In this special section, UC researchers explore a new application of an old landpreservation tool: conservation easements specifically utilized to protect California agriculture and farmland (see map at left).
The articles are based on a project begun in 1998, which consisted of three separate studies: (1) the motivations and experiences of farmland owners in three counties who sold easements; (2) the accomplishments, strategies, organization, funding and planning relationships of local easement programs; and (3) the prospects for the extensive use of easements in the Central Valley.
Semistructured, open-ended interviews were the principal data collection technique. Interviews were conducted with: 46 landowners in Marin, Sonoma and Yolo counties; the managers and other leaders of 34 local conservation organizations; and more than 110 community leaders in 11 Central Valley counties. The project also collected data such as budgets, program brochures and newsletters of conservation organizations.
The principal investigator is Alvin D. Sokolow, UC Cooperative Extension public policy specialist in the Department of Human and Community Development at UC Davis, and associate director for rural-urban issues of the UC Agricultural Issues Center. Research colleagues were Ellen Rilla, UCCE director in Marin County, and consultants Cathy Lemp and Robin Kozloff.

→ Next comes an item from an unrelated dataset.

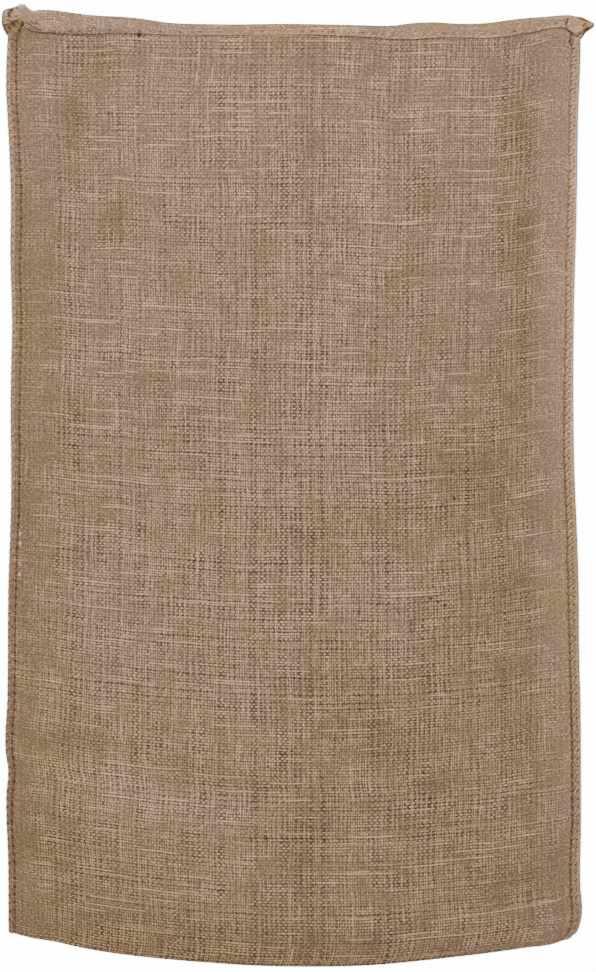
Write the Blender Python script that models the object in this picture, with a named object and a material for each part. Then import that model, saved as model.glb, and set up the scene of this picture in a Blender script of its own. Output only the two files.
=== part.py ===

Currently nearing completion, this research was supported by the Great Valley Center through a grant from the Land Conservation Office of the California Department of Conservation.
The UC Agricultural Issues Center published the first study report, California Farmers and Conservation Easements: Motivations, Experiences and Perceptions in Three Counties, in December 2000. Several related reports are forthcoming.